Collect the lines of the entries where "Blender" shows up.
[Records for this task start]
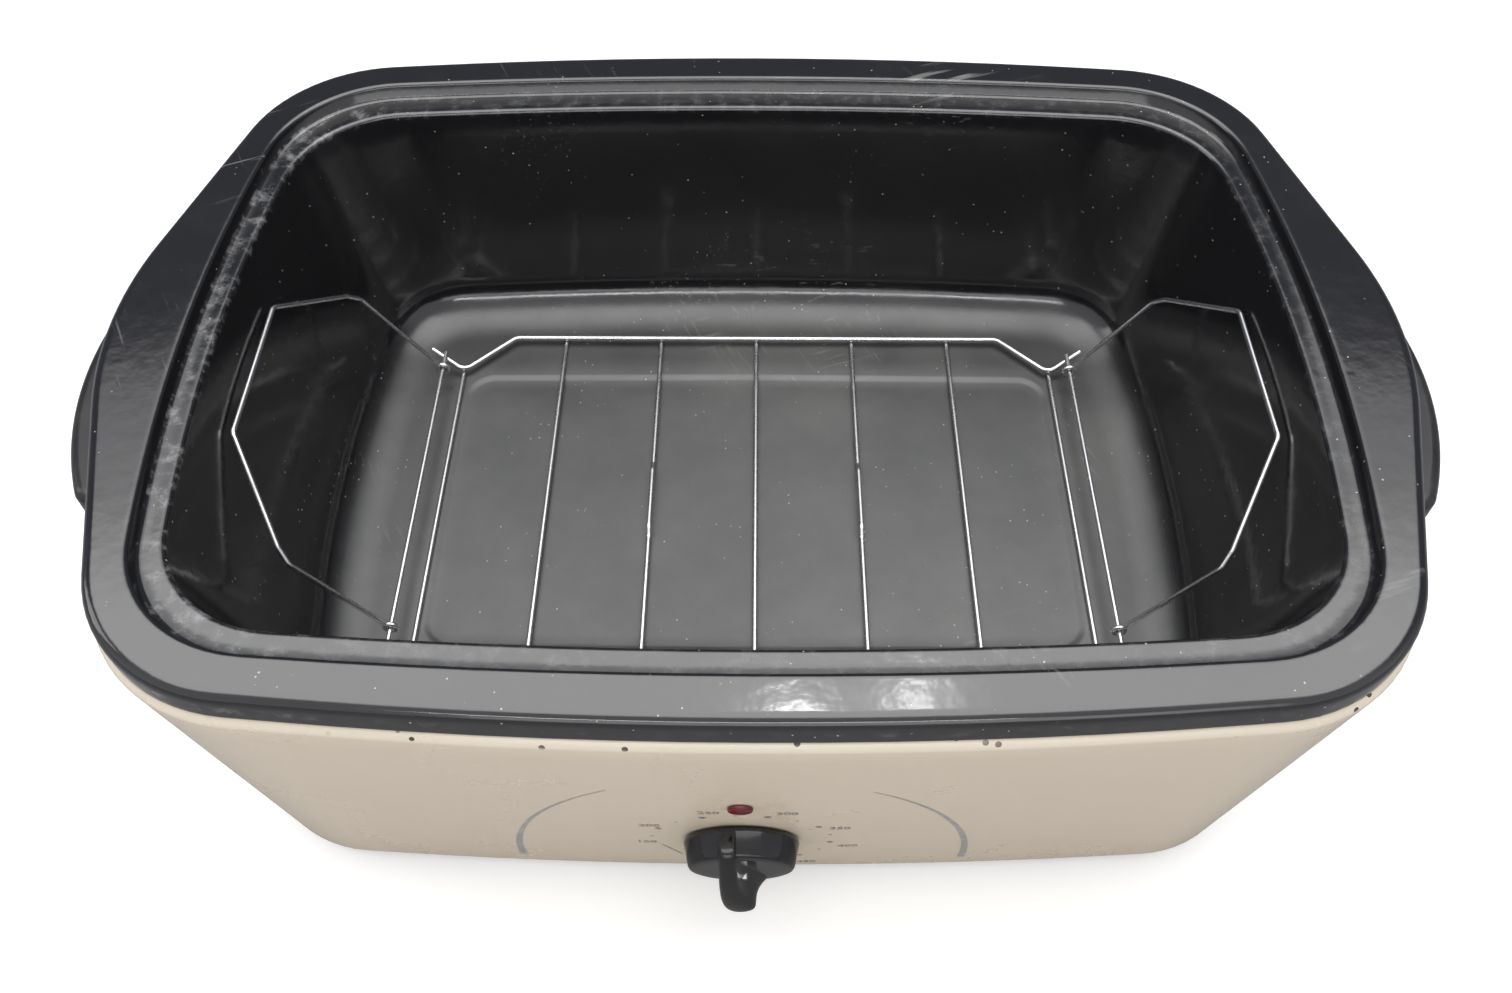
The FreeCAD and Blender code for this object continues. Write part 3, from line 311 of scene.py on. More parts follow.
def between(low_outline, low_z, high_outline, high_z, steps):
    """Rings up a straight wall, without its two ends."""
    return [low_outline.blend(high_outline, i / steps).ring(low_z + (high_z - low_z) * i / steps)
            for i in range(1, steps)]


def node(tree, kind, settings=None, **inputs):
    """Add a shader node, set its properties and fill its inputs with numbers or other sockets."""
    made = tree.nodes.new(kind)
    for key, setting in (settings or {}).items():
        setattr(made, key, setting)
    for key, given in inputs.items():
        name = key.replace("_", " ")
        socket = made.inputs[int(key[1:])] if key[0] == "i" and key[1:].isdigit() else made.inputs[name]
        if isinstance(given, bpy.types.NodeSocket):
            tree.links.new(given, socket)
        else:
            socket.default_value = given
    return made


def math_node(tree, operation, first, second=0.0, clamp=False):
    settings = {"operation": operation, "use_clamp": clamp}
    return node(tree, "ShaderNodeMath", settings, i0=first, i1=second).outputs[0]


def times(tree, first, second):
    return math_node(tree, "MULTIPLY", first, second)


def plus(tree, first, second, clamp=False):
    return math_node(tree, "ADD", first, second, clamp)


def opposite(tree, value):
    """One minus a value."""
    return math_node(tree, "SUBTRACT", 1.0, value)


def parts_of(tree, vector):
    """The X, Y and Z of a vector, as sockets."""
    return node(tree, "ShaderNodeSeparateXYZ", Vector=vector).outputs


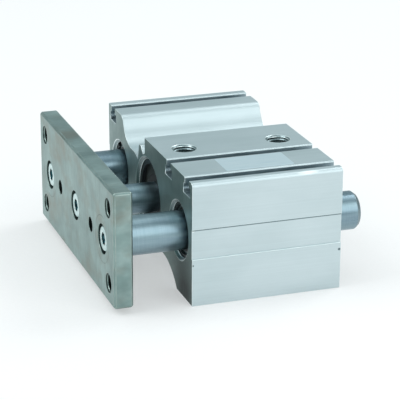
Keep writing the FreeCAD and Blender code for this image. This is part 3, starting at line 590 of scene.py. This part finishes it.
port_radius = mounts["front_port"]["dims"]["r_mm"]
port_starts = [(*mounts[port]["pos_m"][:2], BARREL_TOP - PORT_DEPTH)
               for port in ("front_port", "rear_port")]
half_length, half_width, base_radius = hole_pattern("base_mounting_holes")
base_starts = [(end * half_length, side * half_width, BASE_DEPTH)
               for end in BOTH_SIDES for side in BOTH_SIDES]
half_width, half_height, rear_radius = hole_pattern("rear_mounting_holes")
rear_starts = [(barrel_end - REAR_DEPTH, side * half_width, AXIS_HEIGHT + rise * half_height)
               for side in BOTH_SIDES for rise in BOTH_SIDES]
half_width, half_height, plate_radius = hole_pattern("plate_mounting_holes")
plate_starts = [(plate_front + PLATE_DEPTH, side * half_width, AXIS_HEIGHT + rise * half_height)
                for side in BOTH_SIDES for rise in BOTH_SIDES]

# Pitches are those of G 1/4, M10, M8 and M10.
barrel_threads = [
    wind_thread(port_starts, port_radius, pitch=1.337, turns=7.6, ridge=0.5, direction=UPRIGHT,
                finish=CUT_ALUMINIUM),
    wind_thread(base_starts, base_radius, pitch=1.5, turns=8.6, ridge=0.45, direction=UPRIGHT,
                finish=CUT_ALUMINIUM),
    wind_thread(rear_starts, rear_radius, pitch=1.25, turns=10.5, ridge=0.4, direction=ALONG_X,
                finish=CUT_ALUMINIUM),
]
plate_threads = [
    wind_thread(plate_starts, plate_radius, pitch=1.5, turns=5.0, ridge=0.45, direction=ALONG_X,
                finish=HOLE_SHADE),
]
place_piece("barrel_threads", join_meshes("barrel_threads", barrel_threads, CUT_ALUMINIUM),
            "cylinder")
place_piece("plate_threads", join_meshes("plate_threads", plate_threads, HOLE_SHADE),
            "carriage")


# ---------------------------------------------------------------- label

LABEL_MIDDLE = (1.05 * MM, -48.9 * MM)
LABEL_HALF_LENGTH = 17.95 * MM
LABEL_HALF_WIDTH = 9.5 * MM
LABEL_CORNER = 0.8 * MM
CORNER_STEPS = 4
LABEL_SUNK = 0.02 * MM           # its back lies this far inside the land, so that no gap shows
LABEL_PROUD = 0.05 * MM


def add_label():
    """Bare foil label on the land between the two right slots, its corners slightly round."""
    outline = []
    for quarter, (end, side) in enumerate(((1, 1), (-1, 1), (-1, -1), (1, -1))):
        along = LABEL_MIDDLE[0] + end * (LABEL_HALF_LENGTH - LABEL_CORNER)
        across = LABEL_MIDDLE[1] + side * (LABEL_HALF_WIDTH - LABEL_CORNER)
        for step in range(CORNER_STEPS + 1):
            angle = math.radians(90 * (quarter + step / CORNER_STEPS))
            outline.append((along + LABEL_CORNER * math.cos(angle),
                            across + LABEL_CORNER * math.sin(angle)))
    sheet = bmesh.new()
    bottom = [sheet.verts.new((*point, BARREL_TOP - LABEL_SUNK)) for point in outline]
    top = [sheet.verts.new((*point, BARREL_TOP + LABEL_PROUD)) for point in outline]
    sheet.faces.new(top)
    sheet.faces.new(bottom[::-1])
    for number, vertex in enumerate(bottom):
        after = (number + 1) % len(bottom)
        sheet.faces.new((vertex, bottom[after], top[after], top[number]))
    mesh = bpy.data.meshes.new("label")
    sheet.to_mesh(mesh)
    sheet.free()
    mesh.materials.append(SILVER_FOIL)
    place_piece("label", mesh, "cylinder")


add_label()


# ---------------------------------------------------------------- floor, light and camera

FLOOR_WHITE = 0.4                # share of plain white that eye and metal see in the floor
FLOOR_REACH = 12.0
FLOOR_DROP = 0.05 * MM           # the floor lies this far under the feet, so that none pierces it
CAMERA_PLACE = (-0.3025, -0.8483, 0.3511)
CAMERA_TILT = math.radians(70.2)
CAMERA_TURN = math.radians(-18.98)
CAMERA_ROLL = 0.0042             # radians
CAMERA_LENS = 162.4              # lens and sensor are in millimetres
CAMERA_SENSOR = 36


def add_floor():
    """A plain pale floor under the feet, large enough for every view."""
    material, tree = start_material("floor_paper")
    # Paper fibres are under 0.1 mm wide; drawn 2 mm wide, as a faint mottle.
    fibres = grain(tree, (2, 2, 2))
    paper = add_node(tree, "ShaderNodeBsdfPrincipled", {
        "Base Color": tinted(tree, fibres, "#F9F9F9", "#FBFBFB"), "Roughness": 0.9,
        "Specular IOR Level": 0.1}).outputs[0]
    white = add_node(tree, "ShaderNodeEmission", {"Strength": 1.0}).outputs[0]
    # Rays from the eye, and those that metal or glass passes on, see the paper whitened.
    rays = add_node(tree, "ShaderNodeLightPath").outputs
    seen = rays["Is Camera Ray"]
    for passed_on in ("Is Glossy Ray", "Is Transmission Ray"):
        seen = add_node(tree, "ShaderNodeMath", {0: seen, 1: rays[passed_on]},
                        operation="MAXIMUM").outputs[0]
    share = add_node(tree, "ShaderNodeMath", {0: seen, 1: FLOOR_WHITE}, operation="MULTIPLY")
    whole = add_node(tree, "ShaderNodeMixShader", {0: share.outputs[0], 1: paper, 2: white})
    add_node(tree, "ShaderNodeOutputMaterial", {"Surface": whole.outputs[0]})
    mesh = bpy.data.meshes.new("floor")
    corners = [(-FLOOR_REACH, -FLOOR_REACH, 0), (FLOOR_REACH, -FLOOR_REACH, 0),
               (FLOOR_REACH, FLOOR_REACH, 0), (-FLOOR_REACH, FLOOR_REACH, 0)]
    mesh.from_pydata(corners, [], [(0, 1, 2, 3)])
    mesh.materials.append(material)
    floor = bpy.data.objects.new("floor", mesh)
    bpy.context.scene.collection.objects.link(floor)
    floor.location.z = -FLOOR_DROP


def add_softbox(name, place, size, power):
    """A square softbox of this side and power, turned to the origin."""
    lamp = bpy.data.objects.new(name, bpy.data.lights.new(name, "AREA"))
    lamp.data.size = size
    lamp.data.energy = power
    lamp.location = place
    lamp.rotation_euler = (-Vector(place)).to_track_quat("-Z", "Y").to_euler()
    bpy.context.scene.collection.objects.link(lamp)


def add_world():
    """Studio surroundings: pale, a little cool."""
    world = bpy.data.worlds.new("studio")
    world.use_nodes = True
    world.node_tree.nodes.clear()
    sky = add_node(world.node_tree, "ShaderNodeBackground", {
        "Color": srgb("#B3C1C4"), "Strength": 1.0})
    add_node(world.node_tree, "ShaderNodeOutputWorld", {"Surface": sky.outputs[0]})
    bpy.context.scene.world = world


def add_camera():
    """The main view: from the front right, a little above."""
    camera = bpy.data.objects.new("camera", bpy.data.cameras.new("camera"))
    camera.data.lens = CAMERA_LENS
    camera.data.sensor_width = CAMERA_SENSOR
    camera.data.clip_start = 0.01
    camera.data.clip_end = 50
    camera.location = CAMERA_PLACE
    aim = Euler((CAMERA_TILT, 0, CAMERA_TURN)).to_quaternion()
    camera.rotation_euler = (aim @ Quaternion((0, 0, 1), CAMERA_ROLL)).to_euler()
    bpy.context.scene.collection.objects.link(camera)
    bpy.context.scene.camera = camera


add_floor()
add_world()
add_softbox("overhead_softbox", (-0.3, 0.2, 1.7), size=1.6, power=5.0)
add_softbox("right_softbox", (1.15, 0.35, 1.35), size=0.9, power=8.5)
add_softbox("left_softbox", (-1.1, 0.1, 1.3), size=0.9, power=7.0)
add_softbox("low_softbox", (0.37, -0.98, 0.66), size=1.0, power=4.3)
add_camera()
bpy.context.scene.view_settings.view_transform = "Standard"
[Records for this task end]
• [Output below]
The FreeCAD and Blender code for this object continues. Write part 3, from line 311 of scene.py on. More parts follow.
Keep writing the FreeCAD and Blender code for this image. This is part 3, starting at line 590 of scene.py. This part finishes it.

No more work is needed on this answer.